▼▼▼

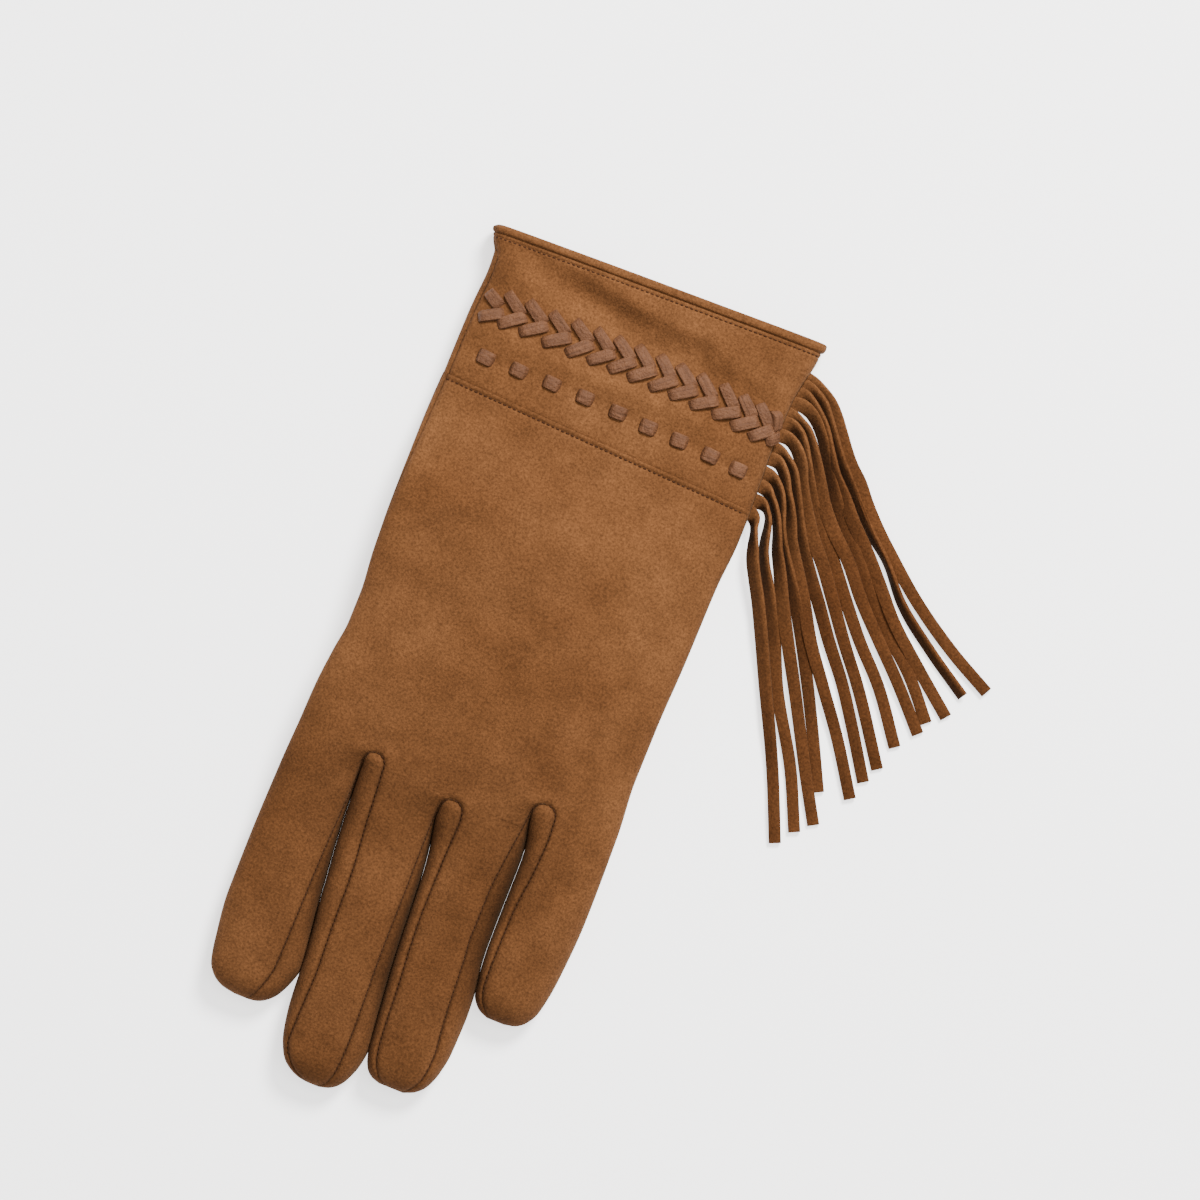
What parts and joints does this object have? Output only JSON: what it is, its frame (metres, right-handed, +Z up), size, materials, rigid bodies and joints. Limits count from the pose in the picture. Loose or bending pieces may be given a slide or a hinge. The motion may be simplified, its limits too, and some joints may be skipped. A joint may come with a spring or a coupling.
{
  "type": "fringed suede glove",
  "caption": "Brown suede gauntlet glove for the left hand, lying palm down, with a cuff trimmed by a braided lace, a running lace and a side fringe.",
  "frame": {"origin": "middle of the footprint on the table", "axes": "+Z up off the table, +Y from the fingertips to the cuff's opening, +X towards the little finger and the fringe"},
  "size_m": [0.1764, 0.2436, 0.0187],
  "materials": {
    "suede": "napped suede",
    "lace": "smooth, slightly waxed"
  },
  "bodies": {
    "root": {"back_panel": "suede", "palm_panel": "suede", "gusset_index_middle": "suede", "gusset_middle_ring": "suede", "gusset_ring_little": "suede", "thumb": "suede", "cuff_back": "suede", "cuff_palm": "suede", "braided_lace": "lace", "running_lace": "lace", "fringe": "suede"}
  },
  "joints": []
}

▲▲▲

▸ **The exercise**
Write the entire listing out again, word for word.

▸ **Response**
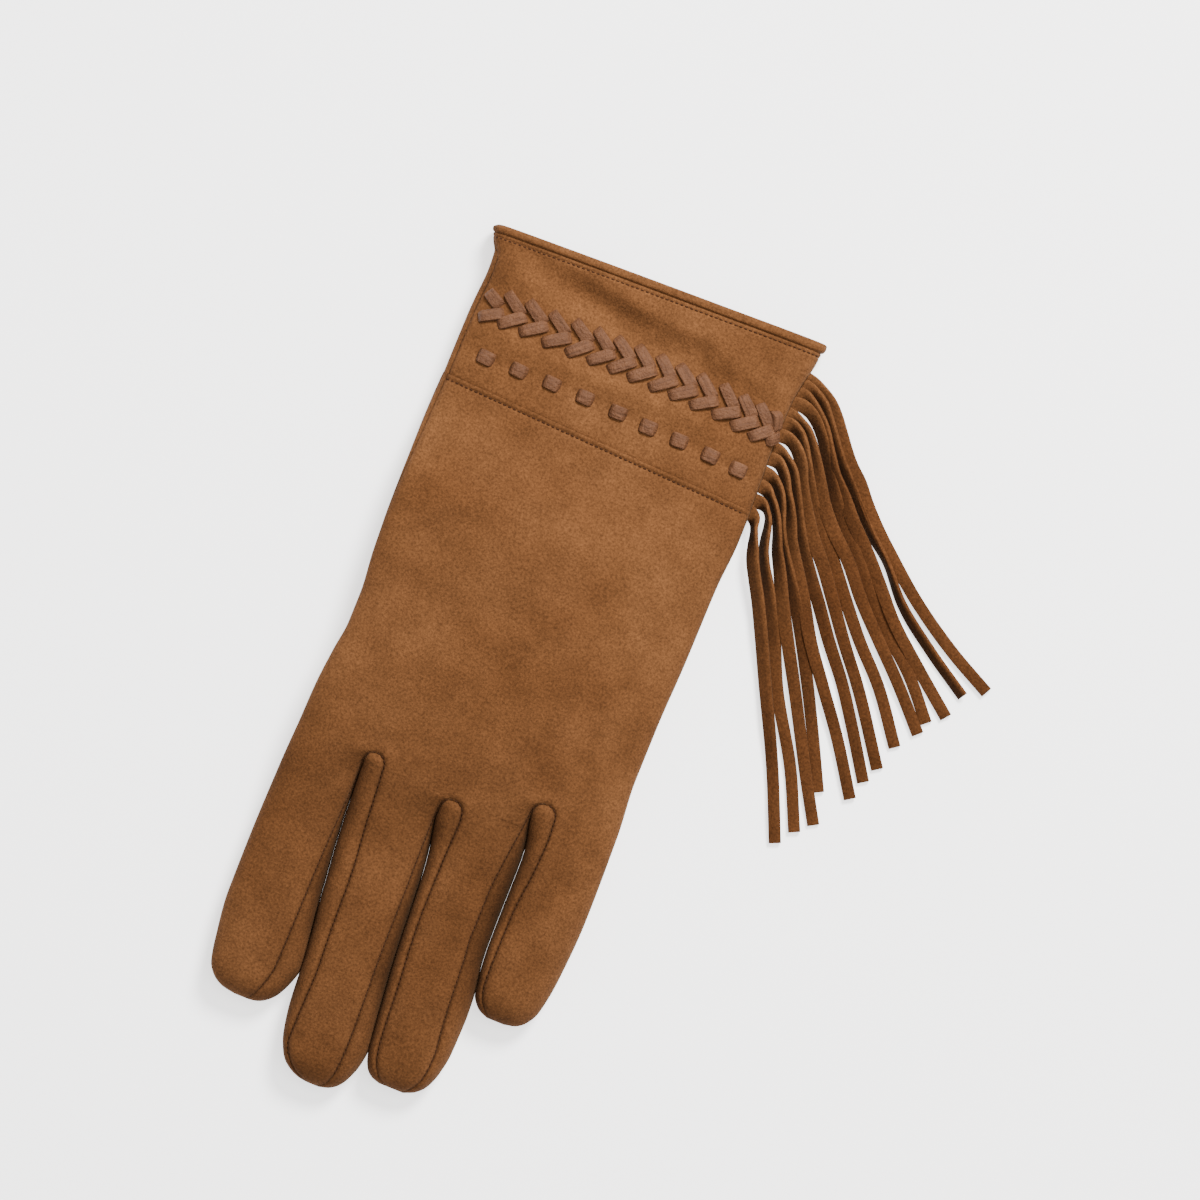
What parts and joints does this object have? Output only JSON: what it is, its frame (metres, right-handed, +Z up), size, materials, rigid bodies and joints. Limits count from the pose in the picture. Loose or bending pieces may be given a slide or a hinge. The motion may be simplified, its limits too, and some joints may be skipped. A joint may come with a spring or a coupling.
{
  "type": "fringed suede glove",
  "caption": "Brown suede gauntlet glove for the left hand, lying palm down, with a cuff trimmed by a braided lace, a running lace and a side fringe.",
  "frame": {"origin": "middle of the footprint on the table", "axes": "+Z up off the table, +Y from the fingertips to the cuff's opening, +X towards the little finger and the fringe"},
  "size_m": [0.1764, 0.2436, 0.0187],
  "materials": {
    "suede": "napped suede",
    "lace": "smooth, slightly waxed"
  },
  "bodies": {
    "root": {"back_panel": "suede", "palm_panel": "suede", "gusset_index_middle": "suede", "gusset_middle_ring": "suede", "gusset_ring_little": "suede", "thumb": "suede", "cuff_back": "suede", "cuff_palm": "suede", "braided_lace": "lace", "running_lace": "lace", "fringe": "suede"}
  },
  "joints": []
}